On the entire adventure up the mountain, I think I didn’t even pass ten people total.  It was marvelous.  Though not quiet – bugs are loud.

As I rode the cable car down the mountain at 5pm (the last car of the day), I began checking routes home.  Get this: The next bus out of that area to get me home was Tuesday morning at 9:06am.  Are you kidding me?  Nope.  Not at all.

So, I did some freaking out, even asked a local guy about how to get home, and he even passed concern to himself about whether there was still a bus running.  He told me, however, that buses ran, and just to follow the road until I reached the bus stop.  Suffice to say, there were no more buses running.  Fortunately, I was already mentally prepared by the time I reached the bus stop.

I had been looking around on my Google Maps app (which I love!), and found a bus leaving from a ways away that could get me to somewhere useful.  I then began my half-sprint descent to a nearby town’s bus station, slightly concerned about whether I would make it home that night.  After half an hour of running on a road in the middle of the forest, which is clearly not meant for pedestrians, I climbed aboard my desired bus with two minutes to spare.  I was too exhausted even really to appreciate my fortune in catching the bus.  I promptly sloughed onto the back seat, out of the sun, and relaxed for the upcoming long ride, as soon as I informed my friends that I had made it on the bus, and didn’t need anyone to come way out of the way to get me.

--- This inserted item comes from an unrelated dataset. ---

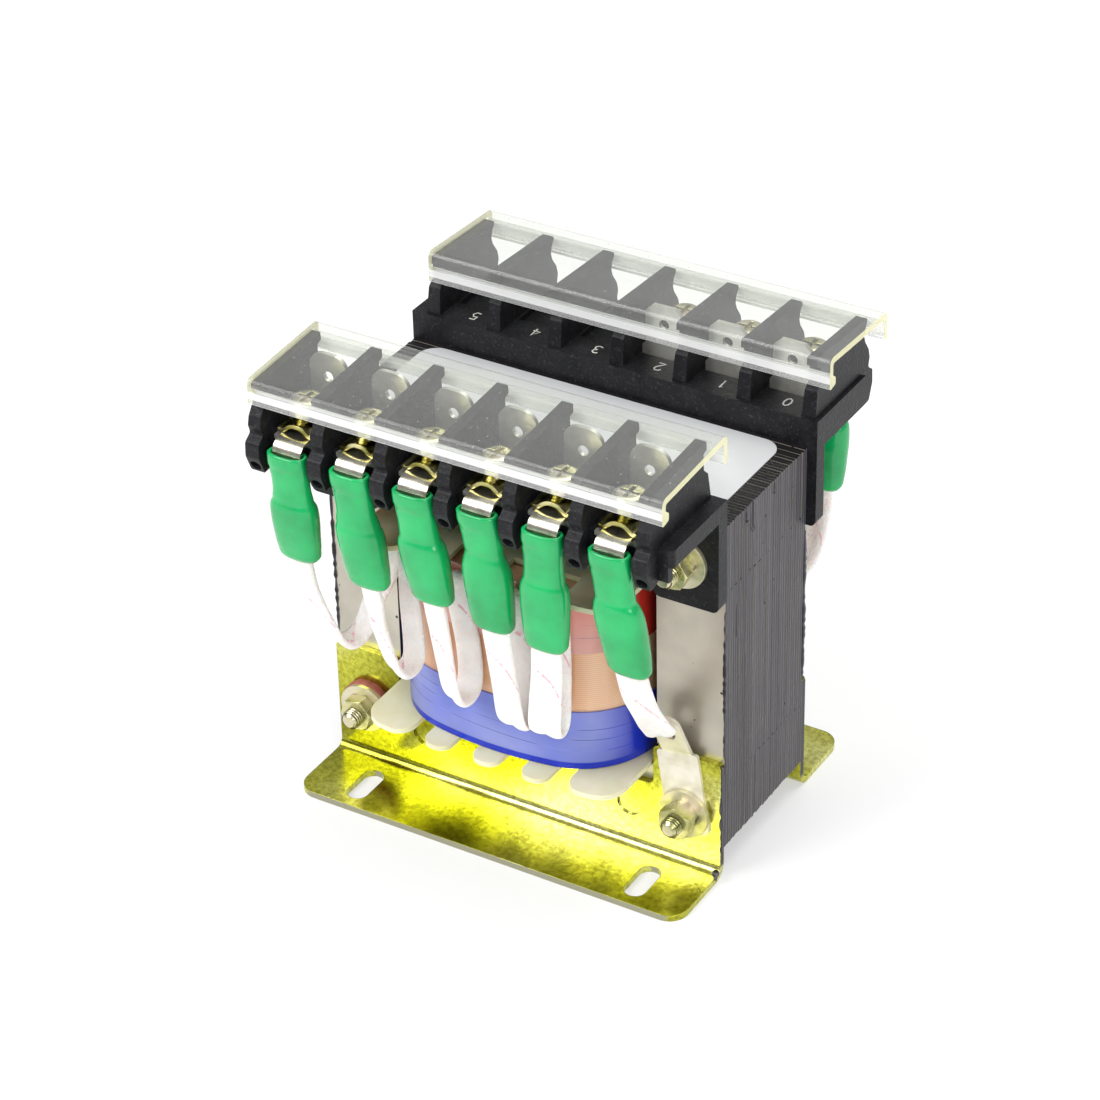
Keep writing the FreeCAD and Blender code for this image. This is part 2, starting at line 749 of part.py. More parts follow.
def screw_washers():
    """Arched washer that stands on its two side edges, and the split washer on its crown."""
    hole = screw_diameter / 2 + 0.15
    foot_x = saddle_width / 2 - saddle_foot
    crown_x = foot_x - saddle_slope
    turn = math.atan2(saddle_rise, saddle_slope) / 2
    shift = saddle_thickness * math.tan(turn)
    crown_bend = crown_x / math.tan(turn) * 0.7
    edge_bend = saddle_thickness
    upper = saddle_line(foot_x, crown_x, saddle_thickness, edge_bend, crown_bend)
    lower = saddle_line(foot_x - shift, crown_x - shift, 0, edge_bend + saddle_thickness,
                        crown_bend - saddle_thickness)
    saddle = outward(lower + upper[::-1], screw_line - saddle_depth / 2,
                     screw_line + saddle_depth / 2)
    saddle = saddle.cut(Part.makeCylinder(hole, saddle_high, V(0, -screw_line, ring_high / 2)))
    spring = split_ring(screw_spring_diameter, hole * 2, screw_spring_thickness, spring_slit)
    spring.rotate(V(0, 0, 0), V(0, 0, 1), 200)
    spring.translate(V(0, -screw_line, saddle_high))
    return [saddle, spring]


def stadium(width, depth, centre):
    """Level wire with straight long sides and round ends."""
    r = depth / 2
    a = width / 2 - r
    c = centre
    edges = [Part.LineSegment(c + V(-a, -r, 0), c + V(a, -r, 0)).toShape(),
             Part.Arc(c + V(a, -r, 0), c + V(a + r, 0, 0), c + V(a, r, 0)).toShape(),
             Part.LineSegment(c + V(a, r, 0), c + V(-a, r, 0)).toShape(),
             Part.Arc(c + V(-a, r, 0), c + V(-a - r, 0, 0), c + V(-a, -r, 0)).toShape()]
    return Part.Wire(edges)


def sleeve_point(x, lean_x, drop, z):
    """Middle line of a sleeve that leans by lean_x over its drop."""
    part = (sleeve_top - z) / drop
    return V(x + lean_x * part, -sleeve_line + sleeve_lean_out * part, z)


def ring_terminal(x, lean_x, drop):
    """Flat ring, neck bent down in front of the block, crimp that leans with the sleeve."""
    drop_in = sleeve_line - ring_thickness / 2
    drop_face = sleeve_line + ring_thickness / 2
    neck_low = ring_low - neck_bend - ring_thickness / 4
    strip = across([(screw_line, ring_low, 0), (drop_in, ring_low, neck_bend),
                    (drop_in, neck_low, 0), (drop_face, neck_low, 0),
                    (drop_face, ring_high, neck_bend + ring_thickness), (screw_line, ring_high, 0)],
                   -neck_width / 2, neck_width / 2)
    eye = Part.makeCylinder(ring_diameter / 2, ring_thickness, V(0, -screw_line, ring_low))
    strip = strip.fuse(eye)
    strip.translate(V(x, 0, 0))
    start = sleeve_point(x, lean_x, drop, sleeve_top)
    middle = sleeve_point(x, lean_x, drop, crimp_top)
    end = sleeve_point(x, lean_x, drop, crimp_top - crimp_length)
    cap = sleeve_point(x, lean_x, drop, crimp_top - 1.0)
    neck = upright(rectangle(-neck_width / 2, neck_width / 2, -ring_thickness / 2,
                             ring_thickness / 2, 0), 0, 1).Faces
    level = [face for face in neck if abs(face.CenterOfMass.z) < EVEN][0]
    level.translate(start)
    neck_prism = level.extrude(middle - start)
    crimp = Part.Face(stadium(crimp_width, crimp_depth, middle)).extrude(end - middle)
    hollow = Part.Face(stadium(crimp_width - 2 * crimp_wall, crimp_depth - 2 * crimp_wall, cap))
    body = strip.multiFuse([neck_prism, crimp]).cut(hollow.extrude(end - cap))
    return body.cut(Part.makeCylinder(ring_hole / 2, 4, V(x, -screw_line, ring_low - 1)))


def sleeve(x, lean_x, drop):
    """Soft sleeve with a waist and a bulge over the crimp, open at both ends."""
    sections = [(a * drop / sleeve_drawn_drop, w, d) for a, w, d in sleeve_sections]
    sections.append((drop, sleeve_end_width, sleeve_end_depth))
    shells = []
    for inset in (0.0, 2 * sleeve_wall):
        wires = []
        for fall, w, d in sections:
            centre = sleeve_point(x, lean_x, drop, sleeve_top - fall)
            wires.append(stadium(w - inset, d - inset, centre))
        shells.append(Part.makeLoft(wires, True, True))
    return shells[0].cut(shells[1])


# Leads: middle lines as straight runs joined by arcs that they touch
def rounded_route(points):
    """Wire of straight runs and tangent arcs, with its length and its smallest radius."""
    arcs = []
    for i in range(1, len(points) - 1):
        here = points[i]
        back = points[i - 1] - here
        ahead = points[i + 1] - here
        shorter = min(back.Length, ahead.Length)
        back.normalize()
        ahead.normalize()
        half_turn = (math.pi - back.getAngle(ahead)) / 2
        reach = 0.45 * shorter
        radius = reach / math.tan(half_turn)
        middle = back + ahead
        middle.normalize()
        crown = here + middle * (radius / math.cos(half_turn) - radius)
        arcs.append((here + back * reach, crown, here + ahead * reach, radius))
    edges = []
    start = points[0]
    for begin, crown, end, radius in arcs:
        edges.append(Part.LineSegment(start, begin).toShape())
        edges.append(Part.Arc(begin, crown, end).toShape())
        start = end
    edges.append(Part.LineSegment(start, points[-1]).toShape())
    wire = Part.Wire(edges)
    return wire, wire.Length, min(arc[3] for arc in arcs)


def flat_lead(name, points):
    """Flat lead along a route, its width always along X."""
    wire, length, radius = rounded_route(points)
    course = points[1] - points[0]
    course.normalize()
    normal = V(1, 0, 0).cross(course)
    normal.normalize()
    wide = V(lead_width / 2, 0, 0)
    thick = normal * (lead_thickness / 2)
    corners = [points[0] - wide - thick, points[0] + wide - thick,
               points[0] + wide + thick, points[0] - wide + thick]
    section = Part.makePolygon(corners + [corners[0]])
    pipe = Part.BRepOffsetAPI.MakePipeShell(wire)
    pipe.setBiNormalMode(V(1, 0, 0))
    pipe.add(section)
    pipe.build()
    pipe.makeSolid()
    body = pipe.shape()
    if body.Volume < 0:
        body.reverse()
    print(name, "length", round(length, 1), "smallest radius", round(radius, 2),
          "volume over section times length",
          round(body.Volume / (lead_width * lead_thickness * length), 3))
    return body


coil_rest = lead_thickness / 2 + lead_rest_gap
lead_top = coil_high - lead_end_below_tape


def loop_route(x, lean_x, drop, low, up, end_x):
    """Route from the crimp down, round a U bend and up to the coil face."""
    exit_z = sleeve_top - drop
    start = sleeve_point(x, lean_x, drop, crimp_top - lead_start_in_crimp)
    below = sleeve_point(x, lean_x, drop, exit_z - lead_straight_below_sleeve)
    points = [start, below]
    points += [V(a, b, c) for a, b, c in low + up]
    near_x = max(abs(end_x) - lead_width / 2, 0)
    rest = coil_surface(near_x, -red_double_thickness) + coil_rest
    points.append(V(end_x, -rest, lead_top))
    return points


# Each front lead: lean of its sleeve, drop of its sleeve, falling points, rising points, end x
front_leads = [
    (0.0, 26.5, [(-36.6, -39.9, 53.5), (-31.9, -39.2, 45.4)],
     [(-30.6, -33.0, 45.6), (-28.6, -31.4, 53.8), (-25.0, -29.8, 61.4)], -23.0),
    (1.8, 27.8, [(-20.9, -39.9, 50.9), (-18.2, -39.2, 42.4)],
     [(-17.4, -33.2, 42.4), (-17.9, -32.9, 51.0), (-18.7, -32.7, 59.6)], -18.9),
    (2.2, 26.7, [(-5.7, -39.7, 49.8), (-4.5, -39.2, 40.0)],
     [(-3.9, -33.2, 39.8), (-3.8, -32.9, 49.0), (-5.6, -32.9, 59.0)], -7.4),
    (1.8, 28.5, [(8.6, -39.2, 47.8), (9.3, -38.6, 38.2)],
     [(9.4, -33.9, 38.0), (9.4, -32.8, 46.0), (9.0, -32.6, 57.6)], 8.4),
    (-1.2, 29.4, [(18.0, -39.0, 48.0), (16.9, -38.2, 38.4)],
     [(16.8, -33.6, 38.2), (16.7, -32.6, 46.0), (16.4, -31.8, 57.4)], 15.9),
]
earth_sleeve = (2.8, 29.1)
tag_end = V(35.7, -22.95, 36.2)
earth_points = [(41.2, -35.2, 47.9), (38.2, -27.4, 40.2)]
rear_leads = [
    (0.0, 28.0, [(-39.0, -39.6, 50.5), (-36.6, -38.8, 42.4)],
     [(-35.0, -33.2, 42.4), (-31.0, -31.6, 50.4), (-26.2, -30.4, 59.4)], -23.0),
    (1.0, 28.0, [(-22.6, -39.6, 50.5), (-21.2, -38.8, 42.0)],
     [(-20.4, -33.0, 42.0), (-18.4, -32.6, 51.0), (-15.0, -32.2, 60.4)], -12.6),
    (1.0, 28.0, [(-7.4, -39.6, 50.0), (-6.0, -39.0, 41.4)],
     [(-5.6, -33.2, 41.4), (-4.6, -32.9, 50.0), (-3.6, -32.9, 60.0)], -3.0),
]

leads = []
for k in range(len(front_leads)):
    lean_x, drop, low, up, end_x = front_leads[k]
    name = "lead_" + str(k + 1)
    leads.append((name, flat_lead(name, loop_route(pole_line[k], lean_x, drop, low, up, end_x))))
earth_route = [sleeve_point(pole_line[-1], earth_sleeve[0], earth_sleeve[1],
                            crimp_top - lead_start_in_crimp),
               sleeve_point(pole_line[-1], earth_sleeve[0], earth_sleeve[1],
                            sleeve_top - earth_sleeve[1] - lead_straight_below_sleeve)]
earth_route += [V(a, b, c) for a, b, c in earth_points] + [tag_end]
leads.append(("lead_6", flat_lead("lead_6", earth_route)))
for k in range(len(rear_leads)):
    lean_x, drop, low, up, end_x = rear_leads[k]
    name = "rear_lead_" + str(k + 1)
    leads.append((name, to_rear(flat_lead(name, loop_route(pole_line[k], lean_x, drop, low,
                                                           up, end_x)))))
for name, body in leads:
    save(name, [body])

front_set = [(pole_line[k], front_leads[k][0], front_leads[k][1]) for k in range(5)]
front_set.append((pole_line[5], earth_sleeve[0], earth_sleeve[1]))
rear_set = [(pole_line[k], rear_leads[k][0], rear_leads[k][1]) for k in range(3)]


def moved(shape, x):
    """Copy of a piece made at x 0, moved along the row."""
    copy = shape.copy()
    copy.translate(V(x, 0, 0))
    return copy


for name, row, turn_round in (("front", front_set, False), ("rear", rear_set, True)):
    plates = [moved(terminal_plate(turn_round), x) for x, lean_x, drop in row]
    screws = [moved(terminal_screw(), x) for x, lean_x, drop in row]
    row_washers = [moved(piece, x) for x, lean_x, drop in row for piece in screw_washers()]
    rings = [ring_terminal(x, lean_x, drop) for x, lean_x, drop in row]
    sleeves = [sleeve(x, lean_x, drop) for x, lean_x, drop in row]
    groups = [("terminal_plates", plates), ("terminal_screws", screws),
              ("screw_washers", row_washers), ("ring_terminals", rings), ("sleeves", sleeves)]
    for kind, pieces in groups:
        if turn_round:
            pieces = [to_rear(piece) for piece in pieces]
        save(name + "_" + kind, pieces)


# Covers: bent sheet with a hooked lip and a plain lip, open at both ends
def cover_drawing(hook, plain):
    """Side drawing of a cover, from the hooked lip to the plain lip (distance out)."""
    way = 1 if plain > hook else -1
    fall = cover_fall / abs(cover_outer - cover_inner)
    inner_end = min(abs(hook), abs(plain))

    def height(out):
        return deck + barrier_rise + cover_gap - fall * (out - inner_end)

    t = cover_thickness
    h = cover_hook_thickness
    tip = deck + cover_hook_tip
    end = height(plain) - cover_lip_depth + t
    return [(hook, height(hook) + t, 1.6), (hook, tip, 0.6),
            (hook + way * (h + cover_bead), tip + 0.5, 0.5),
            (hook + way * (h + cover_bead), tip + cover_bead_height, 0.5),
            (hook + way * h, tip + cover_bead_height + 0.9, 0),
            (hook + way * h, height(hook + way * h), 0.6),
            (plain - way * t, height(plain - way * t), 0.6), (plain - way * t, end, 0.3),
            (plain, end, 0.3), (plain, height(plain) + t, 1.6)]


inner_edge = half_stack + cover_inner
outer_edge = half_stack + cover_outer
front_middle = block_shift + cover_shift
front_cover = across(cover_drawing(outer_edge, inner_edge), front_middle - cover_length / 2,
                     front_middle + cover_length / 2)
save("front_cover", [front_cover])
rear_middle = block_shift - cover_shift
rear_cover = across(cover_drawing(inner_edge, outer_edge), rear_middle - cover_length / 2,
                    rear_middle + cover_length / 2)
save("rear_cover", [to_rear(rear_cover)])

# Name label on top of the core
label = upright(rectangle(-label_x, label_x, -label_y, label_y, label_corner), core_top,
                core_top + label_thickness)
save("name_label", [label])
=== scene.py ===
# %% [markdown]
# # Step-down transformer
# A core of punched steel sheets holds a wound bobbin. Two bent feet carry it, and two rows of
# screw terminals hang on its top corners. The CAD nodes give every piece its place. This
# notebook gives them their finishes, and makes again the pieces whose real surface a plain
# solid can't show: the stack of single sheets, the screw threads, the soft green sleeves and
# the flat white leads.

# %% Open the frame
import bpy
import numpy as np
from mathutils import Matrix, Vector


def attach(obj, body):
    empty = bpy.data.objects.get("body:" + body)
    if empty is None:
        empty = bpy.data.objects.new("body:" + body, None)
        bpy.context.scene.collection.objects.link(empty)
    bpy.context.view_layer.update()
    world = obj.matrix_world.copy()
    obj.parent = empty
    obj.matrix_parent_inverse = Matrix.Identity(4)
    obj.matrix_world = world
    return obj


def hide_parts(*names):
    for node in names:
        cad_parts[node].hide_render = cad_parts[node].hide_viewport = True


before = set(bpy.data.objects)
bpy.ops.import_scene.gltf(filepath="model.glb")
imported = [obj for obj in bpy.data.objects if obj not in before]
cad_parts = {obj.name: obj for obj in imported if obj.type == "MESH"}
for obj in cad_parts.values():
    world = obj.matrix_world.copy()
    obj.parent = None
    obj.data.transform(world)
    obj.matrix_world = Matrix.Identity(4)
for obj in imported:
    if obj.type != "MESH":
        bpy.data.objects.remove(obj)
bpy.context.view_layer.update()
MM = 0.001
HALF_TURN = np.array([-1, -1, 1])
chance = np.random.default_rng(26)

# %% [markdown]
# ## Helpers
# A mesh here is an array of points and some arrays of faces, worked out by a formula.
# Materials are node graphs, so one helper adds a node with its values and links, and another
# turns the usual hex colour of a designer into the linear values that the renderer wants.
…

And, just to make the day better for my health, I went directly to ballet class when I got back to my town.  It was my last chance to go, and I hadn’t even known it – I’d just wanted to go to class, because I love the class.  Apparently there’s no class next week.  Even more good fortune.  I had a blast in the class, and it was a really good way to send myself off from the group I’d come to love.

Hmm… this didn’t turn out at all as I had hoped.  Perhaps, I’ll revisit it some time, when I actually feel like writing, as opposed to going home to sleep… or do anything but sit in this warm room at work, with a chair and desk that are too small for me…  We’ll see.